Verse 17: From now on let no one cause me trouble, for I bear on my body the marks of Jesus.

The marks of Jesus: Doubtless they were wounds which he had received while being persecuted for Jesus’ sake. According to 2 Corinthians 11:23–25 he had received ‘countless beatings’—five times the thirty-nine lashes of the Jews, three times beaten with rods and once stoned. Some of these sufferings may already have been “endured before the time of his writing this Epistle. Certainly he had already been stoned in Lystra, one of the Galatian cities, and left in the gutter for dead (Acts 14:19). The wounds which his persecutors had inflicted on him, and the permanent scars they left behind—these were ‘the marks of Jesus’.

Paul longed to be left alone by these false teachers. As a Jew he had on his body the mark the Judaizers were emphasizing; but he had other marks too, proving him ‘to belong to Jesus Christ’. He had not avoided persecution for the cross of Christ. On the contrary, he carried wounds on his body which designated him a true slave, a faithful devotee of Jesus Christ.

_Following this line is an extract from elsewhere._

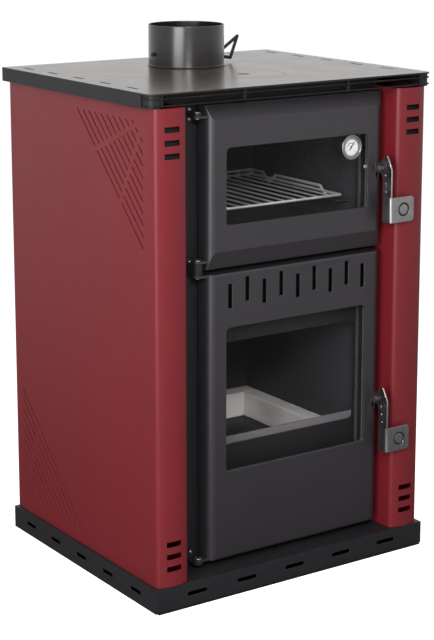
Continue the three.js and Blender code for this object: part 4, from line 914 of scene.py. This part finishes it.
class AddGlazing(StoveOperator):
    """Adds the glass panes, their seals and the braided door ropes."""

    bl_idname = "stove.add_glazing"
    bl_label = "Glass, seals and ropes"

    def execute(self, context):
        for prefix in ("oven_door", "fire_door"):
            dress(prefix + "_glass", prefix + "_pane", 0.5 * MM)
            dress(prefix + "_glass_seal", prefix + "_flat_seal", 0.5 * MM)
            rope = copy_of(prefix + "_rope", prefix + "_braided_rope")
            stand_in(soften(rope, sizes().rope_edge, 4, math.radians(50)), prefix + "_rope")
        low, high = Vector((163, -207.4, 690.5)) * MM, Vector((169.5, -205.3, 695.5)) * MM
        clip = soften(block("glass_clip", low, high), 0.7 * MM, 3)
        place_piece(clip, "oven_door", "zinc_steel")
        dress("thermometer_lens", "dial_lens", 0.3 * MM)
        return {"FINISHED"}


class AddHinges(StoveOperator):
    """Adds the hinge brackets and their pins."""

    bl_idname = "stove.add_hinges"
    bl_label = "Hinges"

    def execute(self, context):
        for level in ("top", "middle", "bottom"):
            dress("hinge_bracket_" + level, "hinge_strap_" + level, 0.4 * MM)
            dress("hinge_pin_" + level, "hinge_stud_" + level, 0.4 * MM)
        return {"FINISHED"}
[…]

Finally, verse 18: The grace of our Lord Jesus Christ be with your spirit, brothers. Amen. Paul had begun the Epistle with his customary salutation of grace (Gal. 1:3) and gone on to express his astonishment that the Galatians were ‘so quickly deserting’ the God who had called them ‘in the grace of Christ’ (1:6). Indeed, the whole letter is dedicated to the theme of God’s grace, His unmerited favour to sinners. So he ends on the same note.

In other word, the authentic characteristic of the gospel is ‘the grace of our Lord Jesus Christ’.